Short exercise
In the entries below, identify every line with the string "parts" and copy it.

● ● ●

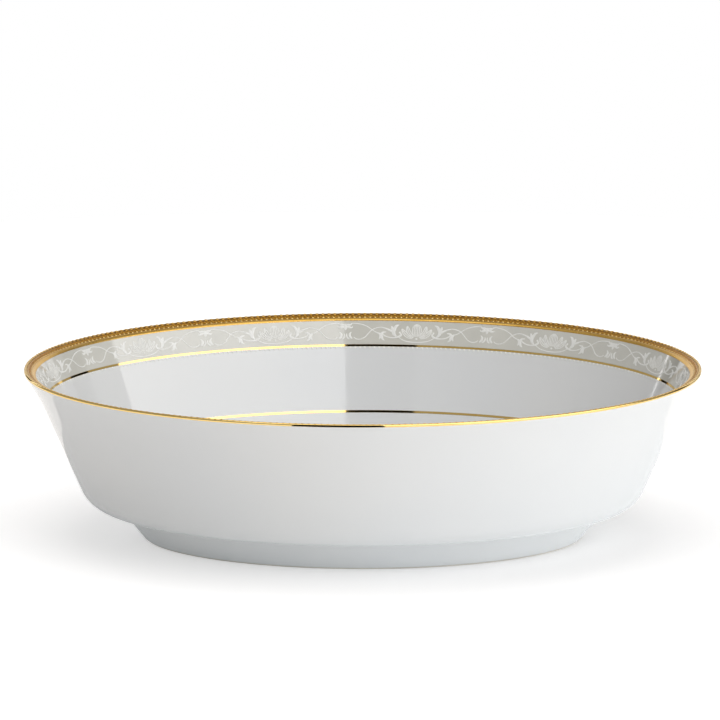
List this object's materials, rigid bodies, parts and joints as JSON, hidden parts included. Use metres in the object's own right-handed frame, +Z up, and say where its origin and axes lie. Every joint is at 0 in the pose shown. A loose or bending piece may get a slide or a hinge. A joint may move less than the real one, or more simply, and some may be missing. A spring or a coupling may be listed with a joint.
{
  "type": "oval serving bowl",
  "caption": "Deep oval white porcelain serving bowl on a foot ring, with an etched gold rim band, a raised white scroll frieze and two thin gold lines inside.",
  "frame": {"origin": "centre of the oval, on the table plane that the foot ring stands on", "axes": "+X along the bowl's length, +Y across its width, +Z up"},
  "size_m": [0.2451, 0.186, 0.0631],
  "materials": {
    "biscuit": "matte",
    "glaze": "gloss",
    "burnished_gold": "polished",
    "etched_gold": "satin",
    "greige_ground": "satin",
    "raised_enamel": "gloss"
  },
  "bodies": {
    "root": {"porcelain_body": "biscuit", "foot_ring": "biscuit", "glaze_coat": "glaze", "glaze_underside": "glaze", "lip_gold_edge": "burnished_gold", "gold_band_beading": "etched_gold", "gold_band_etched": "etched_gold", "gold_band_inner_line": "burnished_gold", "frieze_ground": "greige_ground", "frieze_blossoms": "raised_enamel", "frieze_leaves": "raised_enamel", "frieze_florets": "raised_enamel", "frieze_stems": "raised_enamel", "frieze_gold_line": "burnished_gold", "enamel_dot_row": "raised_enamel", "well_gold_line": "burnished_gold"}
  },
  "joints": []
}
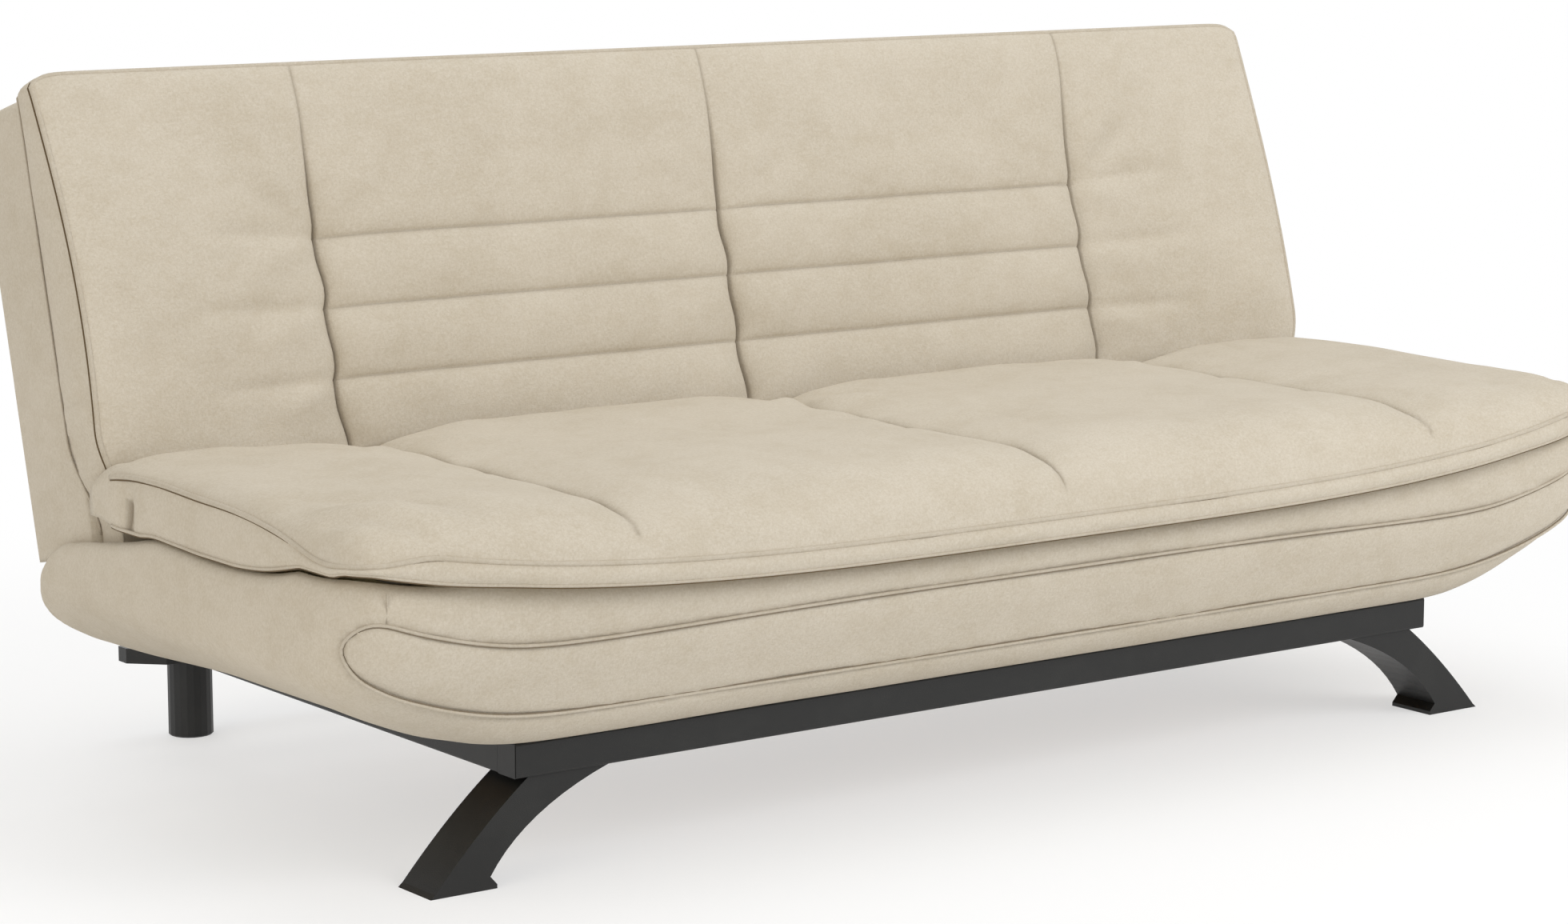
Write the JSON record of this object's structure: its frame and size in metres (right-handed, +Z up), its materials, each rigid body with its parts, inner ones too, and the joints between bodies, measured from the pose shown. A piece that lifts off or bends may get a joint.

● ● ●

Task solution
List this object's materials, rigid bodies, parts and joints as JSON, hidden parts included. Use metres in the object's own right-handed frame, +Z up, and say where its origin and axes lie. Every joint is at 0 in the pose shown. A loose or bending piece may get a slide or a hinge. A joint may move less than the real one, or more simply, and some may be missing. A spring or a coupling may be listed with a joint.
Write the JSON record of this object's structure: its frame and size in metres (right-handed, +Z up), its materials, each rigid body with its parts, inner ones too, and the joints between bodies, measured from the pose shown. A piece that lifts off or bends may get a joint.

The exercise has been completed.